**Stated task:** Begin with the line that contains "for name, side" and end with the line that contains "if empty is": copy that span of lines exactly, and nothing outside it.

**Supplied material:**
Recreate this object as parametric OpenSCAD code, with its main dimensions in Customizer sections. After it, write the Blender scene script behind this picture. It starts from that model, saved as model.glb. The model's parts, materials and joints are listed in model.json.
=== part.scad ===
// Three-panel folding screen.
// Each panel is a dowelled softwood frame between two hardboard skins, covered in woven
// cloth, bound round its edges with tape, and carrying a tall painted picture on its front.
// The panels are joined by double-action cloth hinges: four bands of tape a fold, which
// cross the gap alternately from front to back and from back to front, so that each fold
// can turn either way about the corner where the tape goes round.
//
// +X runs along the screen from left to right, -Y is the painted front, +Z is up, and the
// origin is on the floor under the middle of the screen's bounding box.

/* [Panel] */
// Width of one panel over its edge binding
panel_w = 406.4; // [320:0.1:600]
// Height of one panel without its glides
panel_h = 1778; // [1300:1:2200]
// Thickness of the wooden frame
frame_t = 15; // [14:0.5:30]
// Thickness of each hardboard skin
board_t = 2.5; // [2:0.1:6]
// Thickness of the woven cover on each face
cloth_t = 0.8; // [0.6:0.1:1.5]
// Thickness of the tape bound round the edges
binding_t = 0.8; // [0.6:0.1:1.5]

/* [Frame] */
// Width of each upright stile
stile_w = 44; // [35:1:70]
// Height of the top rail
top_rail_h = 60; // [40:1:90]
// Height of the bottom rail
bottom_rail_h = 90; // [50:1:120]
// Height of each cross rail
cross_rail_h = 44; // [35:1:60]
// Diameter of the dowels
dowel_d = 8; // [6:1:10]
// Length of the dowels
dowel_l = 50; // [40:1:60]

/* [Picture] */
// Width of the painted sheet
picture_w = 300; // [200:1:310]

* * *

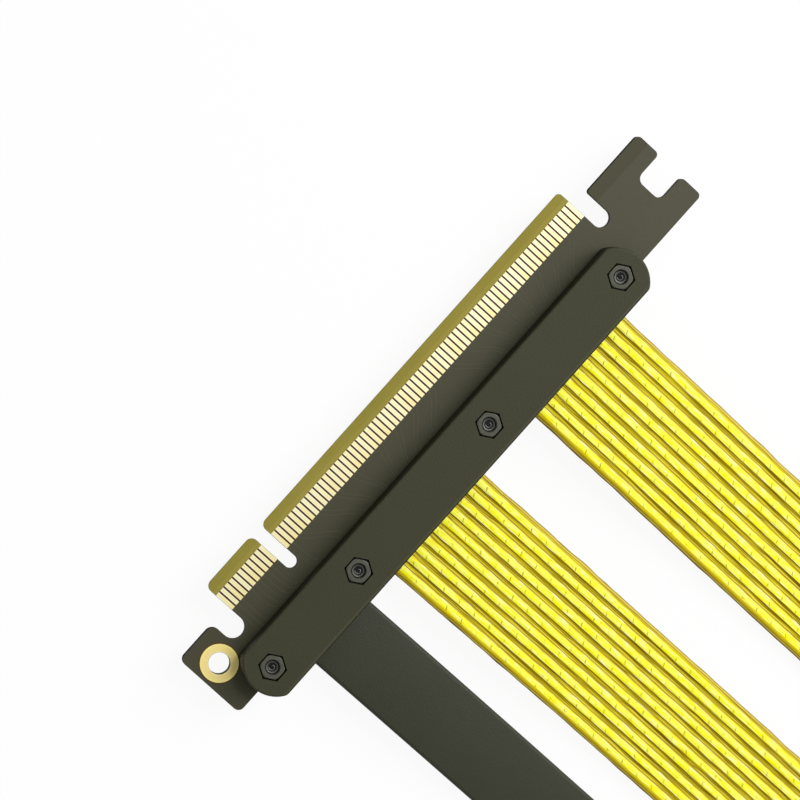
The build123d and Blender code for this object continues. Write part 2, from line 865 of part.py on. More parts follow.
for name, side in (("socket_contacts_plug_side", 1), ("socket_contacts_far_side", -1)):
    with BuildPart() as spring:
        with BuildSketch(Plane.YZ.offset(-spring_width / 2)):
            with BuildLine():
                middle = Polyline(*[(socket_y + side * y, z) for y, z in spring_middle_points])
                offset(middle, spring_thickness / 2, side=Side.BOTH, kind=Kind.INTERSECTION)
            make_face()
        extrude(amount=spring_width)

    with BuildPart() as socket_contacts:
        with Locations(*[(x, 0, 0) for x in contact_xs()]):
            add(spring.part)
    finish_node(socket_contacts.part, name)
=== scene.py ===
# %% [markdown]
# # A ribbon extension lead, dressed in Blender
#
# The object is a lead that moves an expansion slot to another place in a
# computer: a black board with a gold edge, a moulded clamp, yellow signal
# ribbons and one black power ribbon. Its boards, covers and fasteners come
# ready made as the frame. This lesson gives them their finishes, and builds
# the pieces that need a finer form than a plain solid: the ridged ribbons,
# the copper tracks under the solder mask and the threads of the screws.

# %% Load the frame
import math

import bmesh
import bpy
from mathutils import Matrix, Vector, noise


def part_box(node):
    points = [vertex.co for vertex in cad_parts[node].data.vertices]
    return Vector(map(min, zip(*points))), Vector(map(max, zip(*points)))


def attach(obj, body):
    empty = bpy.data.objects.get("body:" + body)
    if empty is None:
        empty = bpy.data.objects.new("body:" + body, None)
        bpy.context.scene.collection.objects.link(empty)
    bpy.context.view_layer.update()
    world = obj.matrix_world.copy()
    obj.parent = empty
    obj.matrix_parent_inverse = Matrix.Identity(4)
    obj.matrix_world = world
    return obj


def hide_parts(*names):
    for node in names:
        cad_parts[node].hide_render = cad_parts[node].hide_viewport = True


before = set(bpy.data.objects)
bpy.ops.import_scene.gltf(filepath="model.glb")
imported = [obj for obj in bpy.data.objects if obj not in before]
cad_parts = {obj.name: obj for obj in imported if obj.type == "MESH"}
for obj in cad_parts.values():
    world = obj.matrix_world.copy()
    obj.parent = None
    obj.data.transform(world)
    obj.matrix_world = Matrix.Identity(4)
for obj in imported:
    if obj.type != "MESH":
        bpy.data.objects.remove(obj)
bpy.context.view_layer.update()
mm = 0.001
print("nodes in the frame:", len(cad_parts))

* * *

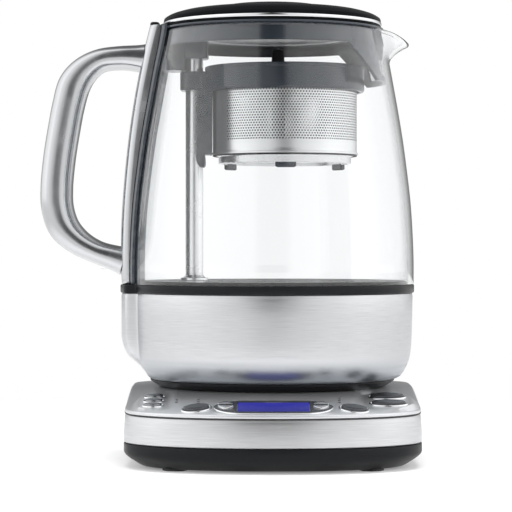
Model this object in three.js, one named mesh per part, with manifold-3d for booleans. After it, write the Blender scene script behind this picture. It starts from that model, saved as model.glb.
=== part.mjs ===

**Written solution:**
for name, side in (("socket_contacts_plug_side", 1), ("socket_contacts_far_side", -1)):
    with BuildPart() as spring:
        with BuildSketch(Plane.YZ.offset(-spring_width / 2)):
            with BuildLine():
                middle = Polyline(*[(socket_y + side * y, z) for y, z in spring_middle_points])
                offset(middle, spring_thickness / 2, side=Side.BOTH, kind=Kind.INTERSECTION)
            make_face()
        extrude(amount=spring_width)

    with BuildPart() as socket_contacts:
        with Locations(*[(x, 0, 0) for x in contact_xs()]):
            add(spring.part)
    finish_node(socket_contacts.part, name)
=== scene.py ===
# %% [markdown]
# # A ribbon extension lead, dressed in Blender
#
# The object is a lead that moves an expansion slot to another place in a
# computer: a black board with a gold edge, a moulded clamp, yellow signal
# ribbons and one black power ribbon. Its boards, covers and fasteners come
# ready made as the frame. This lesson gives them their finishes, and builds
# the pieces that need a finer form than a plain solid: the ridged ribbons,
# the copper tracks under the solder mask and the threads of the screws.

# %% Load the frame
import math

import bmesh
import bpy
from mathutils import Matrix, Vector, noise


def part_box(node):
    points = [vertex.co for vertex in cad_parts[node].data.vertices]
    return Vector(map(min, zip(*points))), Vector(map(max, zip(*points)))


def attach(obj, body):
    empty = bpy.data.objects.get("body:" + body)
    if empty is None:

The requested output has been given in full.